Available data:

+--

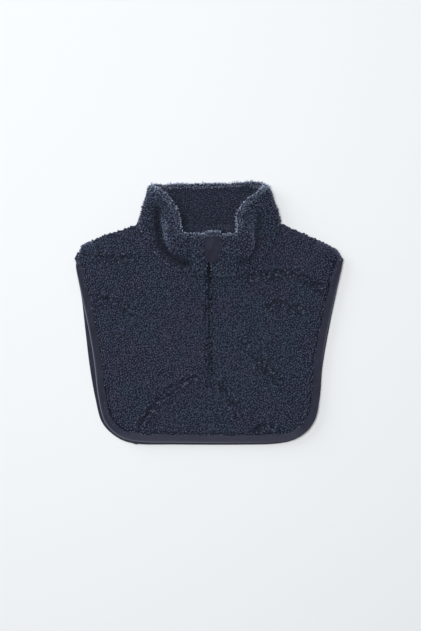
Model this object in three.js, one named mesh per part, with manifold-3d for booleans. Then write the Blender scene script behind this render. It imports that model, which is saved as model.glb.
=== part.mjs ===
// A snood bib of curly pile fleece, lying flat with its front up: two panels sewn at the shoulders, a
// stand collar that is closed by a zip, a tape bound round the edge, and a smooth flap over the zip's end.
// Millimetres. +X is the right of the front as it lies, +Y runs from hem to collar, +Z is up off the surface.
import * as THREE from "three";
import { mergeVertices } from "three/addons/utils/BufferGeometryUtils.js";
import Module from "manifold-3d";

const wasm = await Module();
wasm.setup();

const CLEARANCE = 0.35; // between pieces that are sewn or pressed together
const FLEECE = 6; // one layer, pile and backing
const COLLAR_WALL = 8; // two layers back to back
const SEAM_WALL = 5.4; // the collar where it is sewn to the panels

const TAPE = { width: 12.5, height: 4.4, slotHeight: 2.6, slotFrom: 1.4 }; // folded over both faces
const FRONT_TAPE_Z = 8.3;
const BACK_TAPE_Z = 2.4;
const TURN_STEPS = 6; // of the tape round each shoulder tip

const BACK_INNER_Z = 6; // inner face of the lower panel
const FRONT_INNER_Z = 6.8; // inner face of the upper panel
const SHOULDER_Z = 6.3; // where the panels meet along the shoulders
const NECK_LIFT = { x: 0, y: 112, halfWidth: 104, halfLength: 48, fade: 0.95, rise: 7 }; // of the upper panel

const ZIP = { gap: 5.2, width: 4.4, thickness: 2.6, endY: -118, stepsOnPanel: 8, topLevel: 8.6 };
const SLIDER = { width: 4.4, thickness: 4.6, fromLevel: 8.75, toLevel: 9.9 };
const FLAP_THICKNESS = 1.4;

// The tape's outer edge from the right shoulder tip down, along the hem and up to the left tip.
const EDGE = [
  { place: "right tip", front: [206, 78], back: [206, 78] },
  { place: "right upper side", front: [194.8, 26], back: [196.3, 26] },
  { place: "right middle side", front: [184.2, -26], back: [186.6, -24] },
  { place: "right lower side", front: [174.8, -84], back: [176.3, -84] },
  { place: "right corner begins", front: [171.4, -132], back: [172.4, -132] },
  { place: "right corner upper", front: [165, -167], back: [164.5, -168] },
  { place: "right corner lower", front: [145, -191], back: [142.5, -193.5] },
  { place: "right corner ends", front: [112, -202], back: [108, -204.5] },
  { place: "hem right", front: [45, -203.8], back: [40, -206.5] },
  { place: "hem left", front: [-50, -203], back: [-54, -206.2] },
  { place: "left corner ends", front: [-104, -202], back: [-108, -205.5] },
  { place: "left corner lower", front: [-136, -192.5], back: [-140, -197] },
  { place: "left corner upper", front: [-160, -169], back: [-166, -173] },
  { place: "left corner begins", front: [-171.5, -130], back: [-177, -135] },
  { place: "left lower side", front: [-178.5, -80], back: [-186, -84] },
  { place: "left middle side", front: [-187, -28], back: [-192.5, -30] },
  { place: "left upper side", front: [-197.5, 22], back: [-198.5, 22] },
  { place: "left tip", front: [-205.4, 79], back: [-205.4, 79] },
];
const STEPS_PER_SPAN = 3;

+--

Aim of the task: All the data must be duplicated exactly, with nothing added or removed.

Written response:
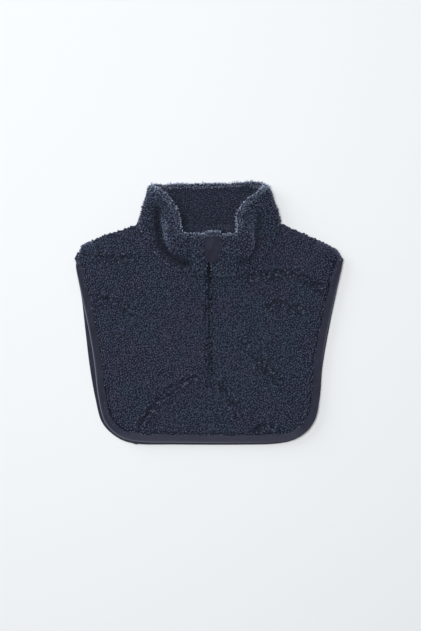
Model this object in three.js, one named mesh per part, with manifold-3d for booleans. Then write the Blender scene script behind this render. It imports that model, which is saved as model.glb.
=== part.mjs ===
// A snood bib of curly pile fleece, lying flat with its front up: two panels sewn at the shoulders, a
// stand collar that is closed by a zip, a tape bound round the edge, and a smooth flap over the zip's end.
// Millimetres. +X is the right of the front as it lies, +Y runs from hem to collar, +Z is up off the surface.
import * as THREE from "three";
import { mergeVertices } from "three/addons/utils/BufferGeometryUtils.js";
import Module from "manifold-3d";

const wasm = await Module();
wasm.setup();

const CLEARANCE = 0.35; // between pieces that are sewn or pressed together
const FLEECE = 6; // one layer, pile and backing
const COLLAR_WALL = 8; // two layers back to back
const SEAM_WALL = 5.4; // the collar where it is sewn to the panels

const TAPE = { width: 12.5, height: 4.4, slotHeight: 2.6, slotFrom: 1.4 }; // folded over both faces
const FRONT_TAPE_Z = 8.3;
const BACK_TAPE_Z = 2.4;
const TURN_STEPS = 6; // of the tape round each shoulder tip

const BACK_INNER_Z = 6; // inner face of the lower panel
const FRONT_INNER_Z = 6.8; // inner face of the upper panel
const SHOULDER_Z = 6.3; // where the panels meet along the shoulders
const NECK_LIFT = { x: 0, y: 112, halfWidth: 104, halfLength: 48, fade: 0.95, rise: 7 }; // of the upper panel

const ZIP = { gap: 5.2, width: 4.4, thickness: 2.6, endY: -118, stepsOnPanel: 8, topLevel: 8.6 };
const SLIDER = { width: 4.4, thickness: 4.6, fromLevel: 8.75, toLevel: 9.9 };
const FLAP_THICKNESS = 1.4;

// The tape's outer edge from the right shoulder tip down, along the hem and up to the left tip.
const EDGE = [
  { place: "right tip", front: [206, 78], back: [206, 78] },
  { place: "right upper side", front: [194.8, 26], back: [196.3, 26] },
  { place: "right middle side", front: [184.2, -26], back: [186.6, -24] },
  { place: "right lower side", front: [174.8, -84], back: [176.3, -84] },
  { place: "right corner begins", front: [171.4, -132], back: [172.4, -132] },
  { place: "right corner upper", front: [165, -167], back: [164.5, -168] },
  { place: "right corner lower", front: [145, -191], back: [142.5, -193.5] },
  { place: "right corner ends", front: [112, -202], back: [108, -204.5] },
  { place: "hem right", front: [45, -203.8], back: [40, -206.5] },
  { place: "hem left", front: [-50, -203], back: [-54, -206.2] },
  { place: "left corner ends", front: [-104, -202], back: [-108, -205.5] },
  { place: "left corner lower", front: [-136, -192.5], back: [-140, -197] },
  { place: "left corner upper", front: [-160, -169], back: [-166, -173] },
  { place: "left corner begins", front: [-171.5, -130], back: [-177, -135] },
  { place: "left lower side", front: [-178.5, -80], back: [-186, -84] },
  { place: "left middle side", front: [-187, -28], back: [-192.5, -30] },
  { place: "left upper side", front: [-197.5, 22], back: [-198.5, 22] },
  { place: "left tip", front: [-205.4, 79], back: [-205.4, 79] },
];
const STEPS_PER_SPAN = 3;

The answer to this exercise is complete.